The laid back attitude about possible grave violations of international law and the Genocide Convention after the fall of Srebrenica is best exemplified by the US Department of State “Discussion Paper: Elements of a Post-UNPROFOR Strategy; Support the Federation; Contain the Conflict” [pages 33-41]. The Discussion Paper was a recapitulation and adaptation to current conditions of a May 23 Principals Committee meeting on Bosnian policy. According to the paper’s summary of major issues of policy concern as of July 14, while a genocide was allegedly in progress: “Principals agreed that all these elements of a possible post-UNPROFOR strategy need further analysis, as do several other questions including: What relief and other military operations could or should remain in place? How would we work with Allies and friends to contain the fighting? What are Russia’s likely responses to our efforts to lift the arms embargo and bolster the security of Bosnia-Herzegovina?” [Page 33] Again, there is no mention of awareness of an incipient Srebrenica genocide.
The first suggestion in this batch of documents that in the aftermath of the July 11 fall of Srebrenica killing on a major scale may have taken place there is recorded on July 25, 1995. It was triggered by a dispatch on the same date by Peter Galbraith, US Ambassador in Zagreb, Croatia [pages 18-20]. Galbraith draws his superiors’ attention to information he received through “a UN official” about an interview conducted with a Srebrenica refugee in Tuzla who alleged that at the location of Konjevic Polje “Bosnian Serbs have massacred many, if not most, of the 5,000 plus military age men in their custody following the fall of Srebrenica.”
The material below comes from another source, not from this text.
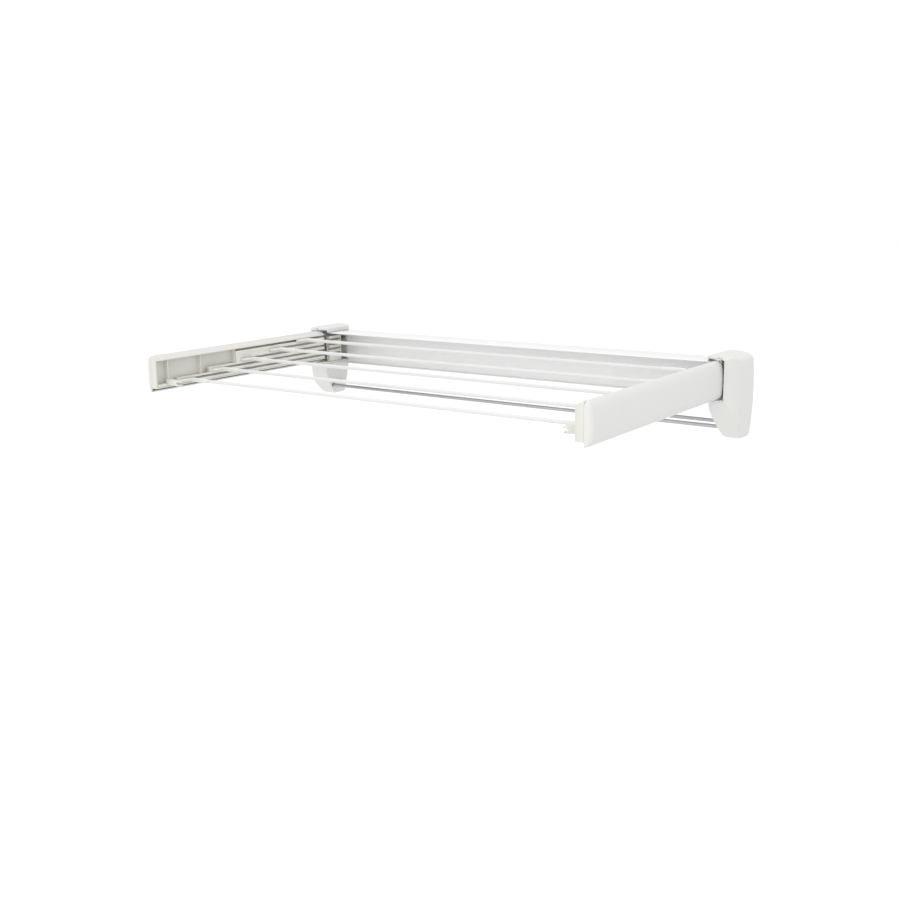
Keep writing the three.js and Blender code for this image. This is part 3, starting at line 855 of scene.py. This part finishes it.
# %% A solid of revolution
def turned(profile, y, z, sign, steps=40):
    """A closed solid of revolution about the X direction, in mm."""
    form = bmesh.new()
    rings = []
    for x, radius in profile:
        if radius == 0:
            rings.append([form.verts.new(in_frame(sign * x, y, z))])
            continue
        ring = []
        for i in range(steps):
            a = 2 * math.pi * i / steps
            ring.append(form.verts.new(in_frame(
                sign * x, y + radius * math.cos(a), z + radius * math.sin(a),
            )))
        rings.append(ring)
    for near, far in zip(rings, rings[1:] + rings[:1]):
        for i in range(steps):
            j = (i + 1) % steps
            corners = [
                near[i % len(near)], near[j % len(near)],
                far[j % len(far)], far[i % len(far)],
            ]
            distinct = list(dict.fromkeys(corners))
            if len(distinct) > 2:
                form.faces.new(distinct)
    bmesh.ops.recalc_face_normals(form, faces=form.faces)
    return linked("turned", mesh_of(form, "turned"))


# %% The rod ends
# Distances from the rack's middle, and radii there: from the bottom of the
# bore along it to the lip, and back over the taper to the closed end.
SLEEVE = [
    (456, 0), (456, 3.65), (410.3, 3.65), (410, 3.78), (410.2, 4.0), (412, 4.1),
    (448, 4.4), (455, 4.38), (458, 4.1), (459, 3.3), (459, 0),
]
WEB_HALF = 1.9  # half of the web's thickness
KEEPER = {"x": (474, 478.6), "reach": 10, "half": 3.2}
DIMPLE = {"x": 468.2, "radius": 1.3, "floor": 0.9, "along": (-15.5, 7.5)}


def rod_web(y, z, sign):
    """The web and its blade, drawn from above, round a rod at (y, z)."""
    web = prism("plan", outline(
        (457, y - 2),
        (457, y + 2),
        (465, y + 5, 467, y + 12),
        (479, y + 12),
        (479, y - 13),
        (470.4, y - 13),
        (470.4, y - 22),
        (466, y - 22),
        (462, y - 7, 457, y - 2),
    ), z - WEB_HALF, z + WEB_HALF, sign)
    return ease(web, 0.5)


def rod_keeper(y, z, sign):
    """The thick bar inside the groove, which keeps the blade from pulling out."""
    reach, half = KEEPER["reach"], KEEPER["half"]
    return ease(brick(KEEPER["x"], (y - reach, y + reach), (z - half, z + half), sign), 0.4)


def rod_end(side, sign, number):
    node = f"{side}_rod_glider_{number}"
    y, z = centre_line(f"drying_rod_{number}")
    web, keeper = rod_web(y, z, sign), rod_keeper(y, z, sign)
    piece = combine(turned(SLEEVE, y, z, sign), "UNION", web, keeper)
    for along in DIMPLE["along"]:
        place, heights = (DIMPLE["x"], y + along), (z + DIMPLE["floor"], z + 3)
        combine(piece, "DIFFERENCE", pillar(place, DIMPLE["radius"], heights, sign))
    piece.name = f"{node}_moulding"
    paint(piece, "glider")
    ease(piece, 0.15, corner=40)
    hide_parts(node)
    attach(piece, f"rod_{number}")


for number in RODS:
    for side, sign in SIDES.items():
        rod_end(side, sign, number)
print("rod ends:", len(SIDES) * len(RODS))

# %% [markdown]
# ## Screws
#
# Eight small screws hold the brackets and the rail. They are one pattern
# with two sizes, so Geometry Nodes build a head with a cross recess once and
# put it wherever the frame has a screw. The head narrows upwards, and two
# crossed bars cut the recess.

# %% A node tree for a cross-recess screw
HEAD_TOP = 0.82  # these four are in head radii or head heights
BAR_LENGTH, BAR_WIDTH = 1.1, 0.26
BAR_HEIGHT = 0.85


def screw_tree():
    tree, identifiers, given = new_tree("screw", {
        "Head radius": "Float", "Head height": "Float", "Shank radius": "Float",
        "Shank length": "Float", "Place": "Vector", "Turn": "Vector", "Finish": "Material",
    })

    def times(label, factor):
        inputs = {0: given[label], 1: factor}
        return add(tree, "ShaderNodeMath", inputs, operation="MULTIPLY").outputs[0]

    def lifted(shape, height):
        along_z = add(tree, "ShaderNodeCombineXYZ", {"Z": height}).outputs[0]
        return add(tree, "GeometryNodeTransform", {
            "Geometry": shape, "Translation": along_z,
        }).outputs[0]

    head = add(tree, "GeometryNodeMeshCone", {
        "Vertices": 32, "Radius Top": times("Head radius", HEAD_TOP),
        "Radius Bottom": given["Head radius"], "Depth": given["Head height"],
    }).outputs["Mesh"]
    shank = add(tree, "GeometryNodeMeshCylinder", {
        "Vertices": 24, "Radius": given["Shank radius"], "Depth": given["Shank length"],
    }).outputs["Mesh"]
    body = add(tree, "GeometryNodeMeshBoolean", {
        "Mesh 2": head,
    }, operation="UNION", solver="EXACT")
    tree.links.new(lifted(shank, times("Shank length", -0.5)), body.inputs["Mesh 2"])
    cross = add(tree, "GeometryNodeMeshBoolean", {
        "Mesh 1": body.outputs[0],
    }, operation="DIFFERENCE", solver="EXACT")
    wide, thin = times("Head radius", BAR_LENGTH), times("Head radius", BAR_WIDTH)
    for long_side, short_side in ((wide, thin), (thin, wide)):
        size = add(tree, "ShaderNodeCombineXYZ", {
            "X": long_side, "Y": short_side, "Z": given["Head height"],
        }).outputs[0]
        bar = add(tree, "GeometryNodeMeshCube", {"Size": size}).outputs["Mesh"]
        tree.links.new(lifted(bar, times("Head height", BAR_HEIGHT)), cross.inputs["Mesh 2"])
    placed = add(tree, "GeometryNodeTransform", {
        "Geometry": cross.outputs[0], "Translation": given["Place"],
        "Rotation": given["Turn"],
    })
    end_tree(tree, placed.outputs[0], given["Finish"])
    return tree, identifiers


SCREW, SCREW_INPUTS = screw_tree()

# %% The screws
QUARTER = math.pi / 2
SCREW_SIZES = {"wall": (2.8, 2.3), "rail": (1.8, 1.6)}  # head height, shank radius
PLACES = (("wall", "upper"), ("wall", "lower"), ("rail", "rear"), ("rail", "front"))


def screw(side, sign, kind, where):
    """A wall screw goes back into the wall, a rail screw into the rail's end."""
    node = f"{side}_{kind}_screw_{where}"
    low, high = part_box(node)
    size, centre = high - low, (low + high) / 2
    height, shank = [mm * MM for mm in SCREW_SIZES[kind]]
    if kind == "wall":
        turn = (QUARTER, 0, 0)
        place = (centre[0], low[1] + height / 2, centre[2])
        length = size[1] - height / 2
    else:
        turn = (0, sign * QUARTER, 0)
        end = high[0] if sign > 0 else low[0]
        place = (end - sign * height / 2, centre[1], centre[2])
        length = size[0] - height / 2
    piece = painted(f"{node}_cross_head", bpy.data.meshes.new(node), "zinc")
    grow(piece, SCREW, SCREW_INPUTS, {
        "Head radius": size[2] / 2, "Head height": height, "Shank radius": shank,
        "Shank length": length, "Place": place, "Turn": turn, "Finish": finishes["zinc"],
    })
    ease(piece, 0.12)
    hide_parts(node)
    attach(piece, "root")


for side, sign in SIDES.items():
    for kind, where in PLACES:
        screw(side, sign, kind, where)
print("screws:", len(SIDES) * len(PLACES))

# %% [markdown]
# ## The frame's size
#
# The looks must not change the size, so the frame's box is printed at the end.

# %% Print the frame's box
print("frame box:", cad_box)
However, the statements of the “highly credible” source cited by Galbraith appear doubtful in light of the map of execution sites and mass graves published by ICTY chief investigator Jean-Rene Ruez. According to that map, there were no executions in Konjevic Polje. The nearest mass graves, according to Ruez, were located in Cerska and Nova Kasaba. Though what Galbraith transmitted in his diplomatic cable was very likely a false or exaggerated report, it still appears that no official mention of major Srebrenica atrocities had been made prior to July 25. And even then, the report consisted of an account by a single individual. It lacked the precision that could have been provided by arguably more reliable intelligence or technological surveillance assets.
Apparently on the strength of Galbraith’s report from Zagreb, on July 30 US Assistant Secretary of State for Human Rights John Shattuck was sent to Tuzla to conduct an investigation, interviewing as he stated “about twenty, perhaps fewer” Srebrenica refugees. The modest dossier assembled by Shattuck soon had further repercussions. On August 4, 1995, a document with the dramatic title “Memorandum for Anthony Lake from Rob Malley, Subject: Human Rights Atrocities in Bosnia” [page 15] is reproduced in our collection. Anthony Lake, be it recalled, was Clinton’s national security adviser at the time.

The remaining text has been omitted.